Module 7: Internal Carbon Pricing and Investment Appraisal
- Setting shadow carbon prices based on regional compliance schemes and projected carbon costs.
- Modifying capital approval forms to require carbon impact assessments for projects above threshold.
- Applying differential carbon prices to high-risk jurisdictions in long-term investment models.
- Training finance teams to incorporate carbon costs into discounted cash flow analyses.
- Adjusting hurdle rates for projects based on exposure to future carbon regulation.
- Reconciling internal carbon price with actual compliance costs in emissions trading schemes.
- Reporting carbon-adjusted ROI metrics to executive committees quarterly.
Module 8: Regulatory Compliance and Disclosure Strategy
- Mapping disclosure requirements across jurisdictions (e.g., CSRD, SEC climate rule, TCFD-aligned mandates).
- Establishing cross-functional teams to coordinate responses to CDP, GRESB, and other surveys.
- Implementing change control processes for disclosures to ensure consistency year-over-year.
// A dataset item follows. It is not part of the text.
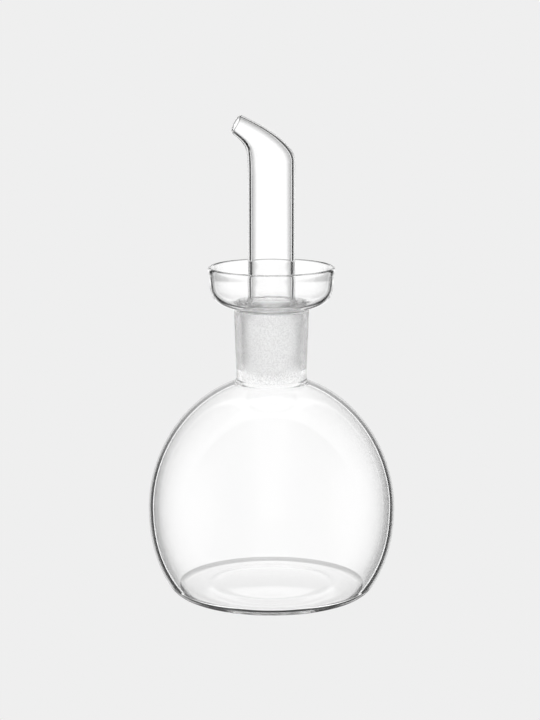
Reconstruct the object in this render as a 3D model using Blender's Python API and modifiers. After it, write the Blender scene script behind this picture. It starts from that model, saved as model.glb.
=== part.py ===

- Preparing audit trails for emissions data used in public filings and sustainability reports.
- Developing escalation protocols for identifying and correcting material misstatements.
- Aligning internal review cycles with external reporting deadlines to avoid last-minute adjustments.
- Managing legal review of forward-looking statements in climate transition plans.
Module 9: Decarbonization Project Implementation and Monitoring
- Conducting feasibility studies for on-site renewable installations considering grid interconnection rules.
- Negotiating power purchase agreements with credit terms aligned to corporate risk appetite.
- Tracking avoided emissions from energy efficiency retrofits using M&V protocols (e.g., IPMVP).
- Managing contractor performance against energy savings guarantees in ESCO agreements.
- Integrating carbon reduction metrics into operational dashboards for facility managers.
- Conducting post-implementation reviews to validate modeled vs. actual emission reductions.
- Updating baselines and counterfactual assumptions when external conditions change (e.g., grid decarbonization).